I'm happy to put in the PR for this, but just need to know which -C libraries need to be loaded. I'm guessing fms-C/2023.04, hdf5-C/1.14.0, mapl-C/2.40.3, netcdf-C/4.9.2, pio-C, and pnetcdf-C? And the default PrgEnv-intel, craype, intel, and cray-mpich?

BrianCurtis-NOAA commented 2 weeks ago

I'm running the c-libs right now on WCOSS2 for testing to double check all things pas regression tests. I'm almost finished. Once this is completed I can pass along the modulefile to use and i'll make sure to get it updated for the PR they are working on today.

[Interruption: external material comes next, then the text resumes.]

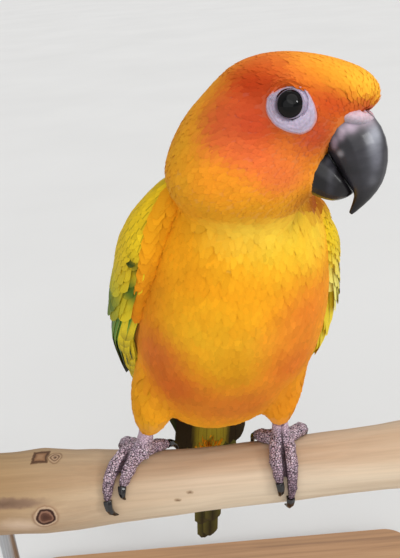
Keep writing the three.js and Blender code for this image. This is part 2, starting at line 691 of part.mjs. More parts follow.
function perchRadiusAt(x, angle) {
  const [, , radius] = perchRowAt(x);
  const waves = 0.25 * Math.sin(x / 9 + 2 * angle) + 0.2 * Math.cos(x / 17 - 3 * angle);
  const knots = KNOTS.map((knot) => {
    let turn = angle - radians(knot.angle);
    turn = Math.atan2(Math.sin(turn), Math.cos(turn)) * radius;
    const distance = Math.hypot(x - knot.x, turn) / knot.spread;
    return knot.rise * Math.exp(-distance * distance);
  });
  return radius + waves + knots[0] + knots[1];
}

// A point over the branch: angle 0 is its top and grows towards the front.
function onPerch(x, angle, rise) {
  const [, height] = perchRowAt(x);
  const reach = perchRadiusAt(x, angle) + rise;
  return point(x, -Math.sin(angle) * reach, height + Math.cos(angle) * reach);
}

function perchRings(grow = 0) {
  const rings = [];
  for (let i = 0; i <= 17; i++) {
    const x = mix(-PERCH_HALF_LENGTH, PERCH_HALF_LENGTH, i / 17);
    const end = (i === 17 ? grow : 0) - (i === 0 ? grow : 0);
    const ring = [];
    for (let j = 0; j < 22; j++) {
      const p = onPerch(x, (2 * Math.PI * j) / 22, grow);
      ring.push(point(p.x + end, p.y, p.z));
    }
    rings.push(ring);
  }
  return rings;
}
const perch = solidLoft(perchRings());
const perchGrown = solidLoft(perchRings(GAP));
addPart(bird, "perch", perch, LOOKS.branch);

// Toes: two in front of the branch and two behind. Each step is place along the branch,
// angle round it and height over it, in millimetres and degrees.
const TOE_RADIUS = { root: 3.1, middle: 2.65, end: 2.1 };
const FEET = {
  right: {
    ankle: [[-21.8, -1.6, 28], [-23.2, -0.8, 20.5], [-25.5, -1, 15.5]],
    toes: [
      { steps: [[-25, -6, 2.6], [-27.3, 9, 2.2], [-29.3, 25, 2.1], [-30.7, 39, 2], [-31.9, 51, 1.9]],
        claw: [[-32, 58, 2.2], [-31.9, 65, 1.6], [-31.2, 71, 0.7]] },
      { steps: [[-26, -8, 2.8], [-30.6, 2, 2.3], [-33.2, 16, 2.2], [-36.4, 42, 2.1], [-37.2, 68, 1.9]],
        claw: [[-37, 77, 2.3], [-36, 87, 1.9], [-34.2, 95, 0.7]] },
      { steps: [[-25, -6, 2.6], [-21.4, -14, 2.2], [-18.6, -24, 2.1], [-16, -38, 2]],
        claw: [[-14.6, -46, 2.5], [-13.2, -56, 2.1], [-12.6, -66, 0.7]] },
      { steps: [[-27, -10, 2.8], [-30, -24, 2.3], [-31.8, -46, 2.1], [-32.8, -70, 2], [-33, -92, 1.9]],
        claw: [[-33.4, -102, 2.3], [-33.8, -112, 1.9], [-34, -121, 0.7]] },
    ],
  },
  left: {
    ankle: [[24.8, -1.8, 29], [25, -1.2, 21.5], [25.4, -1.6, 16.8]],
    toes: [
      { steps: [[24.6, -2, 2.7], [23.2, 14, 2.3], [22.5, 34, 2.1], [22.7, 53, 2], [22.8, 71, 1.9]],
        claw: [[23, 80, 2.3], [22.9, 91, 1.8], [22.3, 100, 0.7]] },
      { steps: [[26, -2, 2.7], [27.2, 13, 2.3], [27.3, 38, 2.1], [27, 70, 2], [26.4, 100, 1.9]],
        claw: [[26.2, 111, 2.3], [25.8, 122, 2], [24.6, 132, 0.7]] },
      { steps: [[24.6, -2, 2.7], [20.6, -10, 2.2], [18.4, -24, 2.1], [17.4, -40, 2]],
        claw: [[16.6, -49, 2.5], [15.8, -60, 2], [15.2, -71, 0.7]] },
      { steps: [[26, -2, 2.7], [29.4, -10, 2.3], [32.2, -24, 2.2], [34.4, -44, 2.1], [35.2, -62, 2]],
        claw: [[35.5, -71, 2.4], [35.6, -82, 2], [35.4, -93, 0.7]] },
    ],
  },
};

// A round tube of changing radius along a smooth path, with rounded ends.
function tube(path, radii, count, around) {
  const curve = new THREE.CatmullRomCurve3(path);
  const rings = [];
  for (let i = 0; i < count; i++) {
    const t = i / (count - 1);
    const [radius] = rowAt(radii.map((r) => [r]), t);
    const tangent = curve.getTangent(t);
    const side = point(1, 0, 0).cross(tangent).normalize();
    const other = tangent.clone().cross(side);
    rings.push(ovalRing(curve.getPoint(t), side, other, radius, radius, radius, 2, around));
  }
  return rings;
}

function toeRadii(grow) {
  const { root, middle, end } = TOE_RADIUS;
  const joints = [root, root, middle * 1.06, middle * 0.94, middle * 1.04, end * 1.02, end, end * 0.55];
  return joints.map((radius) => radius + grow);
}

for (const [name, foot] of Object.entries(FEET)) {
  const ankle = foot.ankle.map((place) => point(...place));
  const onBranch = (steps) => steps.map(([x, angle, rise]) => onPerch(x, radians(angle), rise));
  const toePaths = foot.toes.map((toe) => onBranch(toe.steps));
  const leg = solidLoft(tube(ankle, [2.4, 3.1, 3.6], 5, 12));
  const toes = toePaths.map((path) => solidLoft(tube(path, toeRadii(0), 8, 8)));
  const claws = foot.toes.map((toe, i) => {
    const path = [toePaths[i].at(-1), ...onBranch(toe.claw)];
    return solidLoft(tube(path, [1.7, 1.5, 1, 0.25], 6, 6));
  });
  const toesGrown = toePaths.map((path) => solidLoft(tube(path, toeRadii(GAP), 8, 8)));
  const thigh = thighsGrown[name === "right" ? 0 : 1];
  addPart(bird, `foot_${name}`, clear(join([leg, ...toes]), [perchGrown, thigh]), LOOKS.foot);
  claws.forEach((claw, i) => {
    addPart(bird, `claw_${name}_${i + 1}`, clear(claw, [...toesGrown, perchGrown]), LOOKS.claw);
  });
}

// The display stand: a flat base with two rods up to the branch.
function standBase() {
  const { width, front, back, thickness, corner } = BASE;
  const half = width / 2;
  const outline = new THREE.Shape();
  outline.moveTo(corner - half, front);
  outline.lineTo(half - corner, front);
  outline.absarc(half - corner, front + corner, corner, -Math.PI / 2, 0);
  outline.lineTo(half, back - corner);
  outline.absarc(half - corner, back - corner, corner, 0, Math.PI / 2);
  outline.lineTo(corner - half, back);
  outline.absarc(corner - half, back - corner, corner, Math.PI / 2, Math.PI);
  outline.lineTo(-half, front + corner);
  outline.absarc(corner - half, front + corner, corner, Math.PI, 1.5 * Math.PI);
  return new THREE.ExtrudeGeometry(outline, { depth: thickness, bevelEnabled: false, curveSegments: 5 });
}
const plate = mergeVertices(standBase().deleteAttribute("normal").deleteAttribute("uv"), 1e-4);
const perchInPlace = perchGrown.translate([0, 0, PERCH_HEIGHT]);
for (const [name, side] of [["left", -1], ["right", 1]]) {
  const length = PERCH_HEIGHT - BASE.thickness - GAP;
  const cylinder = new THREE.CylinderGeometry(ROD.radius, ROD.radius, length, 24);
  cylinder.rotateX(Math.PI / 2);
  cylinder.translate(side * ROD.offset, 0, BASE.thickness + GAP + length / 2);
  addPart(group, `stand_rod_${name}`, clear(toSolid(cylinder), [perchInPlace]), LOOKS.rod);
}
addPart(group, "stand_base", toSolid(plate), LOOKS.base);

export default group;
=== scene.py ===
# %% [markdown]
# A life-size sun conure, a small bright parrot, sits on a cut branch on a museum stand.
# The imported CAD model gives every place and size. This file dresses it: one soft skin
# takes the place of the solid body parts, thousands of thin feathers lie over that skin,
# and each bare part, such as the bill, the feet and the branch, gets a finer shape and a
# finish of its own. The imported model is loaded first.

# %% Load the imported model
import json
import math

import bmesh
import bpy
import numpy as np
from mathutils import Matrix, Vector, noise
from mathutils.bvhtree import BVHTree

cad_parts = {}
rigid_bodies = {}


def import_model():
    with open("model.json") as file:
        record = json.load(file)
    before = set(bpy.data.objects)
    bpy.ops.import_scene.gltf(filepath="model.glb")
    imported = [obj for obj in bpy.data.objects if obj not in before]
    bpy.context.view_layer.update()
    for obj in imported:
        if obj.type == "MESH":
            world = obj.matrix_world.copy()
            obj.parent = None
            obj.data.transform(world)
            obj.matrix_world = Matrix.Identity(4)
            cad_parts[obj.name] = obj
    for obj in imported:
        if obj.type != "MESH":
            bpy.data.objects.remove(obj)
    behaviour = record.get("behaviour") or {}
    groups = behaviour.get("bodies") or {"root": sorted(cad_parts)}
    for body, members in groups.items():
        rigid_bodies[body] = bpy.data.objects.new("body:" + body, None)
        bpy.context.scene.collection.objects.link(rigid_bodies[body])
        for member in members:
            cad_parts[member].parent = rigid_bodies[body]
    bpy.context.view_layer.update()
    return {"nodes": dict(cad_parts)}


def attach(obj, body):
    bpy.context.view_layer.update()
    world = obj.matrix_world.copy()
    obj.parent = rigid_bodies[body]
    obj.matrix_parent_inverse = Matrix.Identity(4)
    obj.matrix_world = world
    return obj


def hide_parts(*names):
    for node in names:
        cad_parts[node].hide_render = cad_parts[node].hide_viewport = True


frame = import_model()
bpy.ops.object.select_all(action="DESELECT")
MM = 0.001
# Millimetres from the floor to the axis of the branch.
BRANCH_HEIGHT = 108
# One row of random numbers serves all feathers, so that every run gives the same bird.
rng = np.random.default_rng(20)
print("CAD nodes:", len(frame["nodes"]))

# %% [markdown]
# Places on the bird are easiest to think of in millimetres from the axis of the branch,
# and on the head along its own three directions: forward to the bill, left, and up. The
# body is turned a little, and the head is turned much further, as when a parrot looks at
# you with one eye. These few directions are worked out once from the angles of the pose.

# %% Directions of the body and the head
BODY_YAW = 12
HEAD_YAW, HEAD_NOD, HEAD_TILT = 66, 8, -12
HEAD_CENTRE = (20, -40, 136)


def in_frame(points):
    """From millimetres off the axis of the branch to the scene's metres."""
    return (np.asarray(points) + np.array([0, 0, BRANCH_HEIGHT])) * MM


def on_body_frame(points):
    """From the scene's metres back to millimetres off the axis of the branch."""
    return points / MM - np.array([0, 0, BRANCH_HEIGHT])


def unit(v):
    v = np.asarray(v, float)
    return v / np.maximum(np.linalg.norm(v, axis=-1, keepdims=True), 1e-12)


def dot(a, b):
    return np.sum(a * b, axis=-1)


def smooth(low, high, value):
    t = np.clip((np.asarray(value, float) - low) / (high - low), 0, 1)
    return t * t * (3 - 2 * t)


def body_directions():
    yaw = math.radians(BODY_YAW)
    left = np.array([math.cos(yaw), math.sin(yaw), 0])
    front = np.array([math.sin(yaw), -math.cos(yaw), 0])
    return left, front


def head_directions():
    yaw, nod, tilt = (math.radians(a) for a in (HEAD_YAW, HEAD_NOD, HEAD_TILT))
    ahead = math.cos(nod)
    forward = np.array([math.sin(yaw) * ahead, -math.cos(yaw) * ahead, -math.sin(nod)])
    level = np.array([math.cos(yaw), math.sin(yaw), 0])
    upright = -np.cross(level, forward)
    upright = upright if upright[2] > 0 else -upright
    left = level * math.cos(tilt) + upright * math.sin(tilt)
    up = upright * math.cos(tilt) - level * math.sin(tilt)
    return forward, left, up


BODY_LEFT, BODY_FRONT = body_directions()
HEAD_FORWARD, HEAD_LEFT, HEAD_UP = head_directions()
HEAD_MIDDLE = in_frame(HEAD_CENTRE)


def on_head(forward, left, up):
    return HEAD_MIDDLE + MM * (forward * HEAD_FORWARD + left * HEAD_LEFT + up * HEAD_UP)


def head_coordinates(points):
    offset = (np.asarray(points) - HEAD_MIDDLE) / MM
    return dot(offset, HEAD_FORWARD), dot(offset, HEAD_LEFT), dot(offset, HEAD_UP)


print("bill points towards", HEAD_FORWARD.round(2))

# %% [markdown]
# The camera looks down at the bird from a little above its head, close by, as someone
# holding a phone would. It is tipped slightly, which makes the branch rise to the right.

# %% Camera
CAMERA_PLACE = (1.2, -211, 176)
CAMERA_PITCH, CAMERA_ROLL = 24.2, 4.9
PHOTO_HEIGHT = 558
FOCAL_PIXELS = 720
SENSOR = 36
NEAREST_SEEN = 0.01


def placed(name, data):
    """A new object in the scene."""
    thing = bpy.data.objects.new(name, data)
    bpy.context.scene.collection.objects.link(thing)
    return thing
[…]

DavidHuber-NOAA commented 2 weeks ago

Great, thanks @BrianCurtis-NOAA!

Hang-Lei-NOAA commented 2 weeks ago

@DavidHuber-NOAA Brian will test it and update. all these you mentioned plus the esmf-c should be loaded

BrianCurtis-NOAA commented 2 weeks ago

@DavidHuber-NOAA /lfs/h2/emc/nems/noscrub/brian.curtis/git/ufs-community/ufs-weather-model/modulefiles/ufs_wcoss2.intel.lua

DavidHuber-NOAA commented 2 weeks ago

Thanks Brian. Is line 21 still needed?

append_path("MODULEPATH", "/apps/test/hpc-stack/i-19.1.3.304__m-8.1.12__h-1.14.0__n-4.9.2__p-2.5.10__e-8.6.0_pnetcdf/modulefiles/mpi/intel/19.1.3.304/cray-mpich/8.1.12")
BrianCurtis-NOAA commented 2 weeks ago

Thanks Brian. Is line 21 still needed?

append_path("MODULEPATH", "/apps/test/hpc-stack/i-19.1.3.304__m-8.1.12__h-1.14.0__n-4.9.2__p-2.5.10__e-8.6.0_pnetcdf/modulefiles/mpi/intel/19.1.3.304/cray-mpich/8.1.12")

That is a good question. I think the only extra libs there are ones we are overwriting with -C. So we are getting lucky the compiler isn't confused. I think you are right though, it's not needed.

DavidHuber-NOAA commented 2 weeks ago

Just wanted to note that Bongi was able to rsync the hpc-stack builds and module files in /apps/test/hpc-stack/i-19.1.3.304__m-8.1.12__h-1.14.0__n-4.9.2__p-2.5.10__e-8.6.0_pnetcdf from Cactus to Dogwood. Global-workflow CI tests completed successfully yesterday on the system.